Durante a tramitação legislativa, a proposta recebeu a Emenda nº 1, na Comissão de Constituição e Justiça, de autoria do Senador Jorge Kajuru, que sugeriu alterações mais amplas, incluindo a redefinição do teto remuneratório dos agentes públicos e a forma de sua aplicação nos casos de acumulação. Essas sugestões não alteraram o núcleo da proposta, que permaneceu centrado na ampliação da possibilidade de acumulação para professores.

 

Do ponto de vista constitucional, a justificativa do projeto ressaltou a plena compatibilidade da nova regra com os princípios da administração pública, previstos no caput do art. 37 da Constituição: legalidade, impessoalidade, moralidade, publicidade e eficiência. A alteração não flexibiliza esses princípios, tampouco cria privilégios indevidos. Ao contrário, busca racionalizar a gestão pública, eliminar ambiguidades normativas e alinhar o texto constitucional à realidade administrativa já vivenciada.

 

Sob o aspecto do mérito, a norma foi considerada razoável e proporcional, além de compatível com o interesse público. A emenda preservou integralmente as condições constitucionais para o acúmulo de cargos: a compatibilidade de horários permanece como requisito essencial, evitando prejuízos à prestação do serviço público, e o teto remuneratório continua sendo aplicado. Nesse ponto, é importante destacar que o Supremo Tribunal Federal já consolidou entendimento relevante sobre o tema.

 

No julgamento do Recurso Extraordinário nº 612.975, em abril de 2017, o STF fixou tese de repercussão geral segundo a qual, nos casos constitucionalmente autorizados de acumulação de cargos, a incidência do teto remuneratório deve considerar cada vínculo de forma individual, afastando a aplicação do teto sobre o somatório das remunerações.

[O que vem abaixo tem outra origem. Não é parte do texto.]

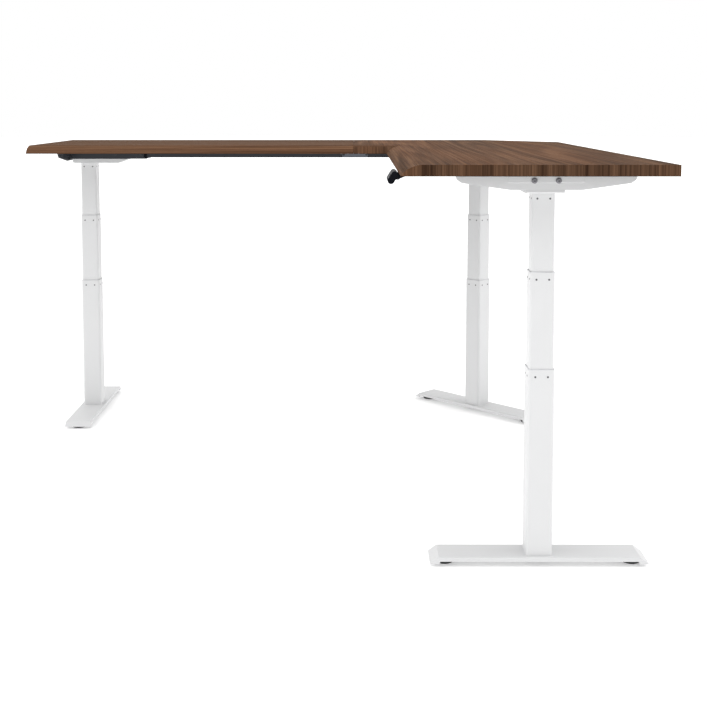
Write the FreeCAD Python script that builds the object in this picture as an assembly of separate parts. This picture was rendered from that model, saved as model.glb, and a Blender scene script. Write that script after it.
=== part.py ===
"""Height adjustable corner desk: a two-board L-shaped top on three telescopic legs.

Millimetres, +Z up. The origin is on the floor, under the middle of the square that the top fills.
The left wing runs along -X, the near wing along -Y, and the corner leg stands at +X +Y.
The desk is drawn at a standing height, part of the way up its travel.
"""
import FreeCAD, Part
import math
import os

V = FreeCAD.Vector
UP = V(0, 0, 1)

# ---- top -------------------------------------------------------------------
SIDE = 2000.0
WING_DEPTH = 695.0
TOP_HEIGHT = 1069.0
TOP_THICKNESS = 29.0
BACK_CHAMFER = 266.0
SEAM_FROM_CORNER = 120.0
SEAM_GAP = 0.4
BEVEL_WIDTH = 50.0
BEVEL_LIP = 1.5
EDGE_ROUND = 1.2

HALF = SIDE / 2
INNER = HALF - WING_DEPTH
UNDERSIDE = TOP_HEIGHT - TOP_THICKNESS
SEAM_X = INNER - SEAM_FROM_CORNER

# ---- legs ------------------------------------------------------------------
LEG_FROM_EDGE = 321.0
LEG_FROM_END = 145.5
LEG_LINE = HALF - LEG_FROM_EDGE
LEG_END = HALF - LEG_FROM_END
LEGS = {
    "corner": (LEG_LINE, LEG_LINE, 135.0),
    "left": (-LEG_END, LEG_LINE, -90.0),
    "near": (LEG_LINE, -LEG_END, 0.0),
}

TUBE_WALL = 1.5
OUTER_SIDE = 70.0
MIDDLE_SIDE = 65.0
INNER_SIDE = 60.0
OUTER_ROUND = 8.0
MIDDLE_ROUND = 7.0
INNER_ROUND = 6.0

FOOT_TOP = 26.0
OUTER_TOP = 526.0
MIDDLE_TOP = 782.8
MIDDLE_BOTTOM = 279.3
INNER_TOP = 1004.0
INNER_BOTTOM = 480.0
END_PLATE = 6.0

GLIDE_RIM = 1.5
GLIDE_DEPTH = 60.0
GLIDE_CLEARANCE = 0.3

SCREW_SPACING = 33.0
SCREW_HEAD_R = 2.6
SCREW_HEAD = 0.6
SCREW_SHANK_R = 1.6
SCREW_DROP = 18.5

# ---- foot ------------------------------------------------------------------
FOOT_WIDTH = 95.0
FOOT_FLAT_HALF = 266.0
FOOT_TIP_HALF = 289.5
FOOT_TIP_Z = 8.5
FOOT_SKIRT_Z = 15.0
FOOT_SHEET = 3.0
FOOT_ROUND = 3.5
PAD_SPACING = 500.0
PAD_R = 25.9
PAD_DISC = 8.0
PAD_NECK_R = 8.0
PAD_NECK_TOP = 11.7
PAD_STUD_R = 4.0
PAD_STUD_TOP = 22.6
PAD_BOSS_R = 9.0
PAD_BOSS_Z = 12.0
FOOT_BOLT_SPACING = 40.0
FOOT_BOLT_R = 6.5
FOOT_BOLT_SHANK_R = 4.0
CENTRE_BOLT_R = 8.0
CENTRE_BOLT_Z = 6.5
CENTRE_BOLT_ALONG = 10.0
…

Assim, a EC nº 138/2025 não altera esse entendimento, apenas o incorpora de maneira coerente ao novo regime de acumulação.

 

Para além do aspecto jurídico-administrativo, a mudança foi amplamente bem recebida no Congresso Nacional sob a ótica educacional. A possibilidade de o professor exercer outro cargo público de qualquer natureza amplia significativamente suas oportunidades de atuação profissional. Essa ampliação não deve ser vista apenas como uma vantagem individual, mas como um fator potencial de qualificação da atividade docente.

 

Ao atuar em outros espaços institucionais, o professor tem a oportunidade de adquirir novos conhecimentos, desenvolver competências transversais, compreender melhor a dinâmica de diferentes políticas públicas e, em muitos casos, exercer funções de liderança e gestão. Essas experiências tendem a retroalimentar a prática pedagógica, enriquecendo o processo de ensino-aprendizagem e aproximando a sala de aula das realidades concretas do setor público e da sociedade.

 

Embora esse impacto seja difícil de mensurar em termos quantitativos, trata-se de um efeito qualitativo relevante, alinhado ao objetivo central das políticas educacionais: a melhoria da qualidade do ensino. A valorização do professor não se restringe à remuneração, mas envolve reconhecimento profissional, ampliação de trajetórias e fortalecimento de sua identidade como agente estratégico do desenvolvimento social.

 

A justificativa da PEC também destacou que a ampliação das possibilidades de acumulação cria novas fontes legítimas de renda para os docentes, especialmente em um cenário em que a valorização salarial do magistério ainda enfrenta desafios estruturais. Ao permitir que o professor atue em outros cargos públicos, o Estado reconhece a multiplicidade de competências desses profissionais e contribui para sua permanência qualificada no serviço público.

 

A EC nº 138/2025 representa um avanço normativo relevante ao eliminar uma fonte histórica de insegurança jurídica, alinhar o texto constitucional à prática administrativa e valorizar o papel do professor na administração pública. A mudança não fragiliza controles, não relativiza princípios constitucionais e não compromete a eficiência do serviço público. Ao contrário, oferece maior clareza, previsibilidade e racionalidade à gestão de pessoas.